# Problem requirements
Reproduce, exactly and in full, only the lines below from the one containing "# The row's" through the one containing "bpy.context.view_layer.update()".

# Given data
(begin)

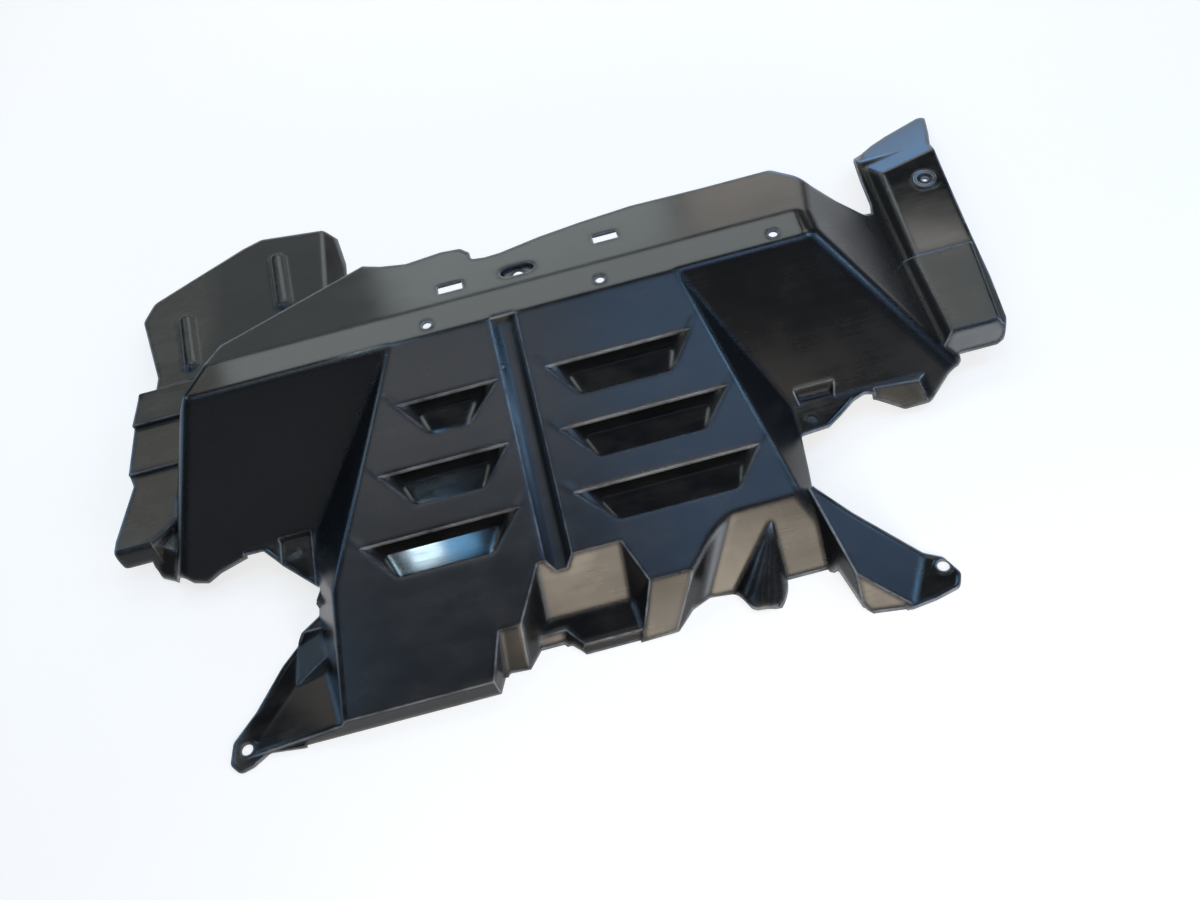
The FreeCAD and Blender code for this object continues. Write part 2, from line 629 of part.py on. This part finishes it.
def holes():
    cuts = []
    for side in (-1, 1):
        cuts.append(Part.makeCylinder(LEG_HOLE_RADIUS, 60, V(side * LEG_HOLE_X, LEG_HOLE_Y, -30)))
    for step in (-1, 0, 1):
        x = STRIP_HOLE_X + step * STRIP_HOLE_STEP
        cuts.append(Part.makeCylinder(STRIP_HOLE_RADIUS, 40, V(x, STRIP_HOLE_Y, RIDGE_Z - 20)))
    for x, y in SLOT_PLACES:
        corner = V(x - SLOT_LENGTH / 2, y - SLOT_WIDTH / 2, RIDGE_Z - 40)
        cuts.append(Part.makeBox(SLOT_LENGTH, SLOT_WIDTH, 60, corner))
    cuts.append(Part.makeCylinder(RECESS_HOLE_RADIUS, 60, V(RECESS_X, RECESS_Y, RIDGE_Z - 40)))
    cuts.append(Part.makeCylinder(BOSS_HOLE_RADIUS, 60, V(BOSS_X, BOSS_Y, PLATEAU_Z - 30)))
    return cuts


def studs():
    """The ring on the plateau and the two small domes on the ledges."""
    centre = V(BOSS_X, BOSS_Y, PLATEAU_Z - 1)
    ring = Part.makeCylinder(BOSS_RADIUS, BOSS_HEIGHT + 1, centre)
    ring = ring.cut(Part.makeCylinder(BOSS_DISH_RADIUS, BOSS_HEIGHT + 1, centre))
    sunk = DIMPLE_RADIUS - DIMPLE_HEIGHT
    domes = []
    for x, y, z in ((-274, -8, LEDGE_Z - 2), (272, -10, LEDGE_Z)):
        ball = Part.makeSphere(DIMPLE_RADIUS, V(x, y, z - sunk))
        domes.append(ball.common(Part.makeBox(40, 40, 40, V(x - 20, y - 20, z - 1))))
    return [ring] + domes


shape = mass(0).common(outline()).cut(mass(WALL))
left_lip_room = Part.makeBox(60, 60, LEFT_LIP_END_Z, V(LEFT_EDGE - 44, 0, 0))
right_lip_room = Part.makeBox(90, 45, RIGHT_LIP_END_Z, V(RIGHT_EDGE - 66, 10, 0))
for tool in holes() + [left_lip_room, right_lip_room]:
    shape = shape.cut(tool)
for stud in studs():
    shape = shape.fuse(stud)
shape = shape.removeSplitter()
part = max(shape.Solids, key=lambda solid: solid.Volume)

# The row's origin is the centre of the base, so the finished part is moved there.
bounds = part.optimalBoundingBox(False, False)
part.translate(V(-bounds.Center.x, -bounds.Center.y, -bounds.ZMin))
part.exportStep("parts/splash_shield.step")
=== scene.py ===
import math

import bpy
from mathutils import Matrix, Vector

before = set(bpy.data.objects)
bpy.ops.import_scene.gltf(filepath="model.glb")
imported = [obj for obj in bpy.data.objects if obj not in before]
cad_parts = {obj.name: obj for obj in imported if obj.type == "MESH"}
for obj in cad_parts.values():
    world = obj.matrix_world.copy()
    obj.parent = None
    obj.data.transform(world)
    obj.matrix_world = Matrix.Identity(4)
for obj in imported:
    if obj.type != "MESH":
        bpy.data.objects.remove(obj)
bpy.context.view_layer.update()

# Lengths are in metres and angles in degrees, in the frame of the model.
# The camera stands at the photograph's angle and looks down at the road side.
# Its lens and its sensor are in millimetres.
LOOK_AT = Vector((0.0151, -0.1284, 0.060))
CAMERA_DISTANCE = 1.30
CAMERA_TILT = 54.0
CAMERA_ROLL = 14.8
CAMERA_LENS = 38.7
SENSOR_WIDTH = 36.0

# The camera and the reflections see the floor's glow, which lights nothing else.
FLOOR_SIZE = 14.0
FLOOR_COLOUR = (0.36, 0.355, 0.345, 1.0)
FLOOR_ROUGHNESS = 0.9
FLOOR_GLOW = 0.73
FLOOR_GLOW_COLOUR = (1.0, 1.0, 1.0, 1.0)
WORLD_COLOUR = (0.85, 0.92, 1.0, 1.0)
WORLD_STRENGTH = 0.065

PLASTIC_COLOUR = (0.0060, 0.0063, 0.0070, 1.0)
DUST_COLOUR = (0.085, 0.072, 0.053, 1.0)
# A pale colour painted along the convex outer edges as a highlight.
PAINTED_HIGHLIGHT_COLOUR = (0.35, 0.38, 0.43, 1.0)
PLASTIC_IOR = 1.5

# Folds are softened over this radius, and a painted highlight lies along the outer edges over this width.
FOLD_RADIUS = 0.008
FOLD_SAMPLES = 8
EDGE_WIDTH = 0.0022
EDGE_SAMPLES = 6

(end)

# Result for this task
# The row's origin is the centre of the base, so the finished part is moved there.
bounds = part.optimalBoundingBox(False, False)
part.translate(V(-bounds.Center.x, -bounds.Center.y, -bounds.ZMin))
part.exportStep("parts/splash_shield.step")
=== scene.py ===
import math

import bpy
from mathutils import Matrix, Vector

before = set(bpy.data.objects)
bpy.ops.import_scene.gltf(filepath="model.glb")
imported = [obj for obj in bpy.data.objects if obj not in before]
cad_parts = {obj.name: obj for obj in imported if obj.type == "MESH"}
for obj in cad_parts.values():
    world = obj.matrix_world.copy()
    obj.parent = None
    obj.data.transform(world)
    obj.matrix_world = Matrix.Identity(4)
for obj in imported:
    if obj.type != "MESH":
        bpy.data.objects.remove(obj)
bpy.context.view_layer.update()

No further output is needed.